An atheist group in 2011 sued the museum and the Port Authority of New York and New Jersey seeking to block the display as unconstitutional, arguing that the cross was a religious symbol that had no place in a government-sponsored institution.

In 2013, U.S. District Judge Deborah Batts dismissed the lawsuit, and a three-judge panel of the 2nd U.S. Circuit Court of Appeals upheld her ruling in a unanimous decision on Monday.

“As a matter of law, the record compels the conclusion that appellees’ actual purpose in displaying The Cross at Ground Zero has always been secular: to recount the history of the terrorist attacks of September 11, 2001, and their aftermath,” Circuit Judge Reena Raggi wrote for the court.

Rescue workers unearthed the crossed set of girders two days after the attacks, which killed nearly 3,000 people when al Qaeda members deliberately flew two hijacked jetliners into the World Trade Center’s twin towers.
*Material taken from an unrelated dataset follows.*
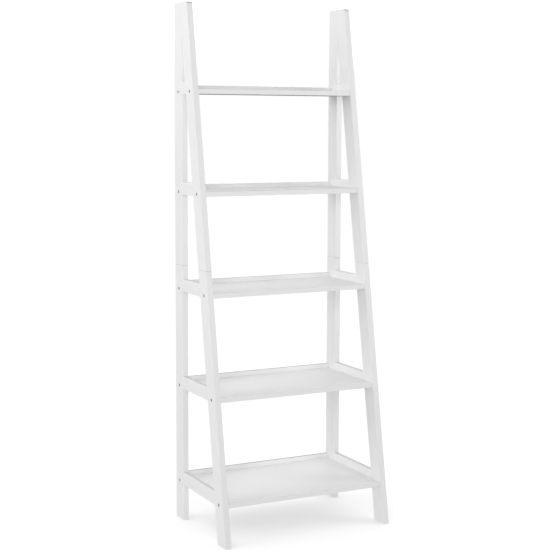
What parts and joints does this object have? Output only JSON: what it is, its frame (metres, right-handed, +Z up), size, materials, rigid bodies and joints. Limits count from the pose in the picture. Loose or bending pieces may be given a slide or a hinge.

The cross quickly became a symbol to hundreds of people, some of whom attended religious services held in front of it. It now stands in the National September 11 Memorial and Museum, which opened to the public in May.

A lawyer for the nonprofit group American Atheists, which filed the lawsuit, did not immediately return a call for comment. The group had argued on appeal for a plaque next to the cross commemorating the atheists who died in the attacks.

Mark Alcott, a lawyer for the museum, said his client was pleased the court had found the “actions of the museum’s curators in depicting the historical events surrounding 9/11 ... to be secular in purpose and intent.”

(Reporting by Joseph Ax; Editing by Leslie Adler)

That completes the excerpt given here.